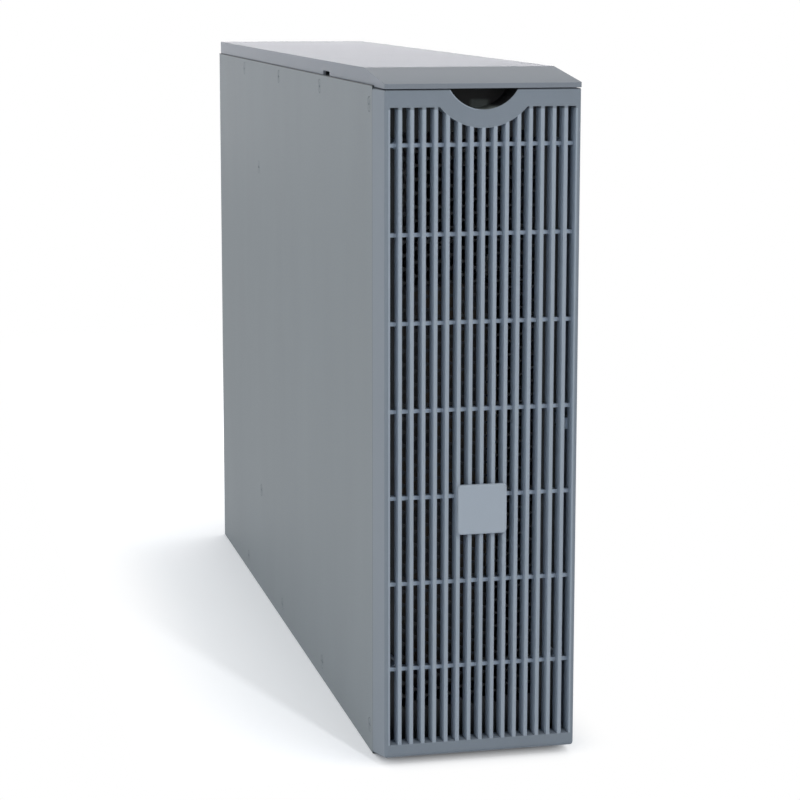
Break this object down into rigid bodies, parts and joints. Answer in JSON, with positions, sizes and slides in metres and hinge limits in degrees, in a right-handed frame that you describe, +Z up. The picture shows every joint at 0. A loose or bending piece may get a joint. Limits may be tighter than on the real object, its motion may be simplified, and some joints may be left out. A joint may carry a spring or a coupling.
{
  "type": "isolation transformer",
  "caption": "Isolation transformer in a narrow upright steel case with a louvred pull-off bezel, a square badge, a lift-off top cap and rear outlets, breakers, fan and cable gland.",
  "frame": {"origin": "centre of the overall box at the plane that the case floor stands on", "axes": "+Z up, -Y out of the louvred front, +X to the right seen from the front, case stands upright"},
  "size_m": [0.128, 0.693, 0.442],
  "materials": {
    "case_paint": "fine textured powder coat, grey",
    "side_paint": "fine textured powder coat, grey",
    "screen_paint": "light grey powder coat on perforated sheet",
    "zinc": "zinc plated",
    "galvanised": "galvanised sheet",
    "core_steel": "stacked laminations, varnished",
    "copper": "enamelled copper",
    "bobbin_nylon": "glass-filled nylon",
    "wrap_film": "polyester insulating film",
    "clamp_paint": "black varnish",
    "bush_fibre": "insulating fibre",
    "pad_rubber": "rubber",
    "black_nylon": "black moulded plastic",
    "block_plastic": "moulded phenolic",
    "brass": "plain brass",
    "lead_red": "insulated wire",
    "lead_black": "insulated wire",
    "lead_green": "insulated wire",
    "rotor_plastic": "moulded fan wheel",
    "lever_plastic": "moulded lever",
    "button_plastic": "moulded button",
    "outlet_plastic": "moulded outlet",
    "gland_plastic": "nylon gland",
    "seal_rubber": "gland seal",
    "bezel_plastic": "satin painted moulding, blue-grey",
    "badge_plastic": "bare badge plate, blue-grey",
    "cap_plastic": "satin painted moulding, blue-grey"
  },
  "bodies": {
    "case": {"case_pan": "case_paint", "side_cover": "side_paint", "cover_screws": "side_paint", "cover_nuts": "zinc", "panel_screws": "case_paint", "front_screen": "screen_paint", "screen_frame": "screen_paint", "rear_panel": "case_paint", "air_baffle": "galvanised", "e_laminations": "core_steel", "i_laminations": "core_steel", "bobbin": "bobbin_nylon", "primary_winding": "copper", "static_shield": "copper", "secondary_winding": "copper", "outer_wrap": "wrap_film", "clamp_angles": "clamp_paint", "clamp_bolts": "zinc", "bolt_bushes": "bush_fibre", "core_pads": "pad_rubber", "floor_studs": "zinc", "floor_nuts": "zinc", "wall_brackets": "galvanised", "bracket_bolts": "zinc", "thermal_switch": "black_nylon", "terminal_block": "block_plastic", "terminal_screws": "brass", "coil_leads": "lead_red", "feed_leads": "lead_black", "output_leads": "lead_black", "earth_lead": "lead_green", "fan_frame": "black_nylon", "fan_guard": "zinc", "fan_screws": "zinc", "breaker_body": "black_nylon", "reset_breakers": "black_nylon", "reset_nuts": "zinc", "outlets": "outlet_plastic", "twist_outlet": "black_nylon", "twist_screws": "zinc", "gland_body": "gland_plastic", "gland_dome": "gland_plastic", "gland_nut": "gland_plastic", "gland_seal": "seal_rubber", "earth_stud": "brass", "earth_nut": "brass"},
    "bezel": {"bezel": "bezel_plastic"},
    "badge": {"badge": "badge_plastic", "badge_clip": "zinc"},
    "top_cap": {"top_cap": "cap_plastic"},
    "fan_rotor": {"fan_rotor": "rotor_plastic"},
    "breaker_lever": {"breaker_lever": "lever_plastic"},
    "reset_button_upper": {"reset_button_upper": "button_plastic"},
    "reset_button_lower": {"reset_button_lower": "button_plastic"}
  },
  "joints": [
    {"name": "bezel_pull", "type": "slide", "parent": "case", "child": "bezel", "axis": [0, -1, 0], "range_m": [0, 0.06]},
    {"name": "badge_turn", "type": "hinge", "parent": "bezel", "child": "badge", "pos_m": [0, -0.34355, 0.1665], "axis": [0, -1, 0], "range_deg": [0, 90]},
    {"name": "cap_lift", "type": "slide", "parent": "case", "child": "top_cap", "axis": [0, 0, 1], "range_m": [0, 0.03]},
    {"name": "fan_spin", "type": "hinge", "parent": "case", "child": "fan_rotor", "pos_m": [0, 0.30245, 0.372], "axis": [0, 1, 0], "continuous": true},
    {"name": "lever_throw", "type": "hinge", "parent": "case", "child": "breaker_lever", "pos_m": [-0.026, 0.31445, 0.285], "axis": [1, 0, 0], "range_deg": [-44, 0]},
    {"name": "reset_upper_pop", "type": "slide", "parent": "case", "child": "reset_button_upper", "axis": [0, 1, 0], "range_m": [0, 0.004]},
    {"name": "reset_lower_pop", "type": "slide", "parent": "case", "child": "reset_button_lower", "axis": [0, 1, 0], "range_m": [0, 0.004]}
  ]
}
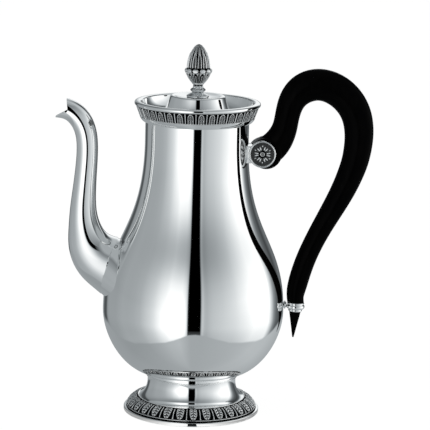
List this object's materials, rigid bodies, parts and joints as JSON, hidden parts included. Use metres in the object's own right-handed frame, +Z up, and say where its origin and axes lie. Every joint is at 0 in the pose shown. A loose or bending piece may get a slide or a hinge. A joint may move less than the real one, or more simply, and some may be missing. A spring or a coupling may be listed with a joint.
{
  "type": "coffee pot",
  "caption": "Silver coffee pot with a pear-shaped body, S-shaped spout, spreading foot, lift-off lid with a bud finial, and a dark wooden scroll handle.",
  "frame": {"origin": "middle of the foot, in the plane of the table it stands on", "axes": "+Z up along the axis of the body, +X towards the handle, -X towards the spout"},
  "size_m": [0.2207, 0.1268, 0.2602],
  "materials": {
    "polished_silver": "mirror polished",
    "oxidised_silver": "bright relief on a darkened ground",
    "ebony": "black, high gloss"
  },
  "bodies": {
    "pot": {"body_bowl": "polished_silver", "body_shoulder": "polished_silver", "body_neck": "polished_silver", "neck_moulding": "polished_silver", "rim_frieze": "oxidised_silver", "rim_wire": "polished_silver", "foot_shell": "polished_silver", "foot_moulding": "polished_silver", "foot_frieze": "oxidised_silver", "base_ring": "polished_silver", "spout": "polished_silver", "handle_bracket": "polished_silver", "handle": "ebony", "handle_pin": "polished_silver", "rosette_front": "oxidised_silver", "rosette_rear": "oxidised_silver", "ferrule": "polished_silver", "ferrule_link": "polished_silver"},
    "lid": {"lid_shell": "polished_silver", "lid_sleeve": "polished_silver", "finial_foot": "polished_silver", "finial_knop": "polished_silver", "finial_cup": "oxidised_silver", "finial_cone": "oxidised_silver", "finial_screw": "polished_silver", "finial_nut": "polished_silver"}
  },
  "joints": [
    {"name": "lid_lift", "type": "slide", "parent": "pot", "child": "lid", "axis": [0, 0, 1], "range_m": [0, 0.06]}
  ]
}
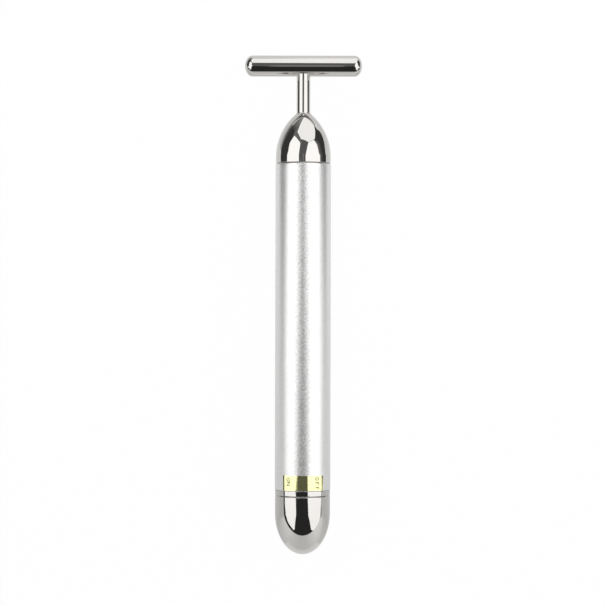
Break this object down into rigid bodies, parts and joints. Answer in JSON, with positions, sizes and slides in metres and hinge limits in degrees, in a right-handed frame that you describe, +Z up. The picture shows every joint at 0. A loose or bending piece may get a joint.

Requirements: Say how many lines hold the word "axes", giving the number and nothing else.

Solution to the exercise: 3